If merging hurts, do it more often: multiple times per day. The idea is essentially Trunk Based Development. Small branches, measured in hours or days rather than weeks. A handful of commits, rebased and squashed before merge. Feature flags to decouple deployment from release — a half-finished feature lives in trunk behind a flag, invisible to users, without blocking anyone else’s work. We adopt a variation called Branch for Release — suited to regulated environments where changes must be staged for several days before reaching end users.
I am not the only one who feels this way. Another engineer on the team has worked with trunk-based dev before and understands the tradeoffs. Having an internal ally matters — not to win an argument, but to demonstrate that this is not a personal preference. It is a known, practiced approach with a track record.
The team adopts it and as people try the workflow, find the feedback loops are faster, and stop dreading merge day. There is no single moment where it clicks. It becomes the default because it works.
And again, the why needs to be written down:
commit often, publish once — we don’t want to see on develop dozens of commits like “WIP”, “fix”, “fix unit test”, “review items”, “merge from master”. They are noise. We want to see what is inside each feature or bugfix.
small pull-requests — easier to understand and to review.
Some concrete guidance on the how helps new joiners apply the principles:
We use squash, rebase and fast-forward only. Why? Because sometimes merging two “green” PRs produces a build error.
Bugfixes must be atomic — small and focused, ideally touching one production class and its tests. Why? They need to be cherry-picked to the release branch, and merge conflicts are expensive to solve.
Invest time in writing meaningful commit messages: JIRA reference, brief summary, then the why — what is the problem, what is the solution, what trade-offs were made.

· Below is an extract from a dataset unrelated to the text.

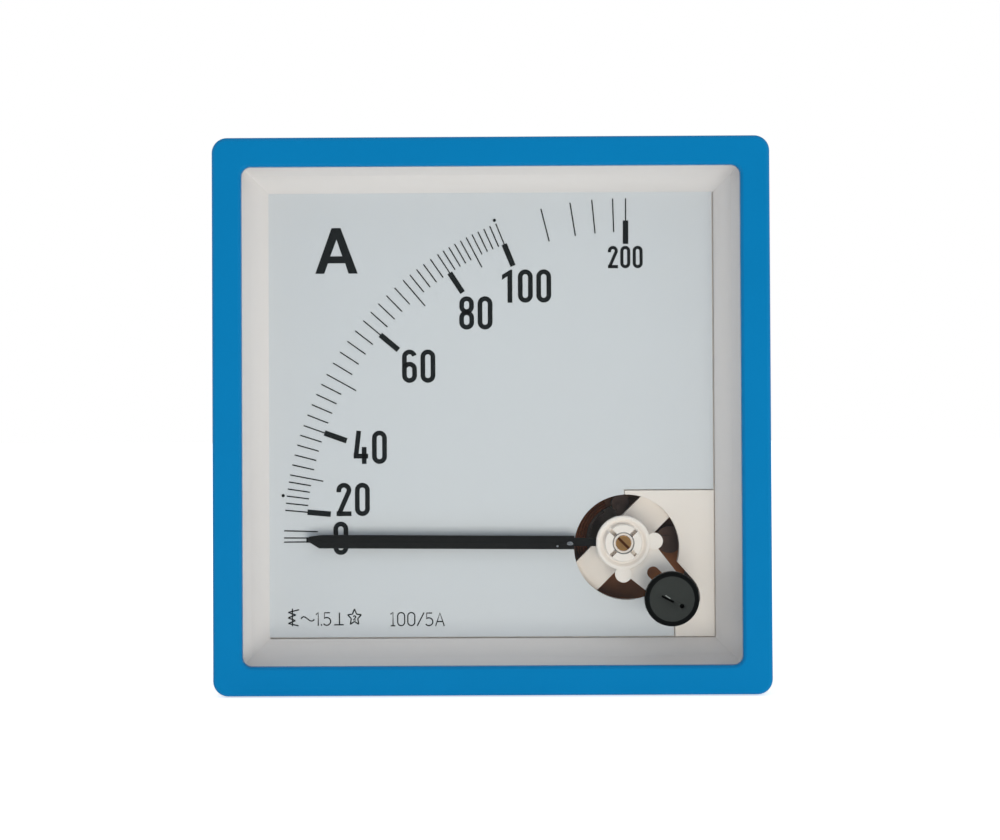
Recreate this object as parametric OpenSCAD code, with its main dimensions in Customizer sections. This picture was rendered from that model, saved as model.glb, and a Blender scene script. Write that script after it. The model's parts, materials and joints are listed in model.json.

Future readers of the history (including yourself) will thank you. Avoid commits like “Fix” or “Updates…”.
Break big changes into multiple PRs. As Kent Beck puts it: First make the change easy, then make the easy change. An example of preparatory refactoring.
The same pattern: every rule has a reason. “Bugfixes must be atomic” is a procedure; “bugfixes must be atomic because they need to be cherry-picked and merge conflicts are expensive” is guidance. One you follow blindly, the other you can adapt when the situation is slightly different.
Both shifts — testing and branching — emerge from the same pattern: name the problem, reach agreement, write down the reasoning.
The page in the wiki is not a procedural checklist. It focuses on why: why testing the mapper is better than testing the data, why data coverage is the wrong goal in this domain, why short-lived branches and feature flags make integration cheaper. It includes concrete examples — a good unit test next to a bad one, with an explanation of what makes the difference. We even include screenshots of complex git histories: one particularly complex one with about 40 parallel lines and merges from master in both directions.
An explicit document that captures why outlasts any individual on the team; it shapes the culture of the team.
Write down the why and make it visible.
This was 2020. Six years later, the same principle applies with even greater urgency. Today we are routinely delegating coding tasks to AI agents — and an agent without context will produce the same kind of misaligned output that a new team member without onboarding would. It will write shotgun tests. It will pick the wrong abstraction. It will optimize for the metric you gave it, not the one you meant. The document that captures your testing philosophy, your branching model, your “why” — that is not just onboarding material for humans anymore. It is the prompt. If you never wrote down the why, you will not be able to align the machine either.